Petit florilège des vertus de la concertation
Par-delà ces constats, le rapport Tosca identifie un
certain nombre de "best practices", qui témoignent de la possibilité de mesures
concertées entre partenaires sociaux. En voici quelques exemples : - En
Bulgarie, le ministère de la Santé a pris des directives concernant la veille
des écrans, qui peut être déclenchée 15 mn/heure. - En matière d'heures
supplémentaires ou d'annualisation, la convention collective applicable aux
sociétés de télémarketing en Espagne limite la durée du travail hebdomadaire à
39 heures avec impossibilité de dépasser les 48 heures. - En Grande-Bretagne,
les syndicats agissant dans le monde bancaire ont obtenu un certain nombre de
garanties concernant le travail des téléconseillers de nuit : pauses repas avec
accès aux lieux de restauration, repas cuisinés disponibles dans les locaux de
l'entreprise ; accès aux services de soins ; dispositifs de surveillance
effectifs sur le lieu de travail et dans les parkings : dispositifs de
covoiturage ou de transports collectifs financés par l'employeur. - En Italie,
un centre d'appels spécialisé dans les télécommunications a expérimenté un
système d'automanagement pour des équipes de quatre conseillers en
télétravail. - Un call center britannique a opté pour des équipes réduites au
maximum (quatre conseillers pour un manager) afin de conserver à l'encadrement
immédiat une véritable dimension de proximité. - En Belgique, des négociations
sont en cours, sous l'égide du Conseil national du travail, autour de la
présence de caméras dans les entreprises et sur les centres d'appels.

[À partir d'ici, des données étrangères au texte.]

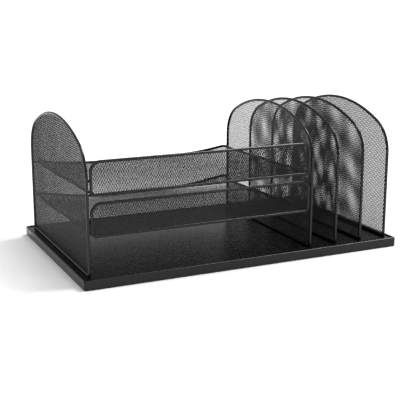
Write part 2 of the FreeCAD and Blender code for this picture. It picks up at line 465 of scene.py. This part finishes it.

Il est
fort probable que le droit privé prime sur le droit des entreprises et que les
caméras, tout comme le contrôle des conversations, soient interdits, en tout
cas, fortement régulés. - Au sein d'une importante compagnie d'assurance en
Grande-Bretagne, les conseillers en télétravail, les représentants des
syndicats et le comité d'hygiène et de santé ont défini, contrôlé en validé de
manière collégiale, les modalités environnementales devant régir les conditions
de travail des salariés à domicile. Un même travail de concertation étant mené
concernant les formations. - Dans la région North West de la Grande-Bretagne,
un partenariat a été établi entre syndicats, comités d'hygiène et de santé,
sociétés spécialisées dans la formation et le recrutement afin de réfléchir aux
moyens d'améliorer les conditions de travail des personnels. De premières
réunions informelles ont débouché sur une manifestation de plus grande ampleur,
réunissant 150 personnes, dont un bon nombre de patrons de centres d'appels, et
débouchant sur la rédaction d'un protocole. - Sur un centre d'appels
britannique dans le secteur financier, dirigeants et employés ont conçu
ensemble un programme de formation tenant à la fois compte des intérêts des uns
et des besoins des autres dans la définition des agendas. Dans le cadre de
cette concertation, il a, par exemple, été décidé de faire appel à une équipe
en intérim afin de combler les plages horaires sur lesquelles il n'était pas
possible de trouver un accord. - Le programme Think, financé par la Commission
européenne, encadre la formation des personnes handicapées à l'exercice en
télétravail des métiers de la relation client et notamment de la hot line
technique pour de grands comptes. Dans le cadre de ce programme, 240 emplois
ont été créés : 60 au Portugal, 60 en Espagne, 60 en Italie, 40 en Grèce et 20
en Ecosse. Et avec succès, semble-t-il, puisqu'une entreprise comme Microsoft a
largement adopté ce modèle d'intégration.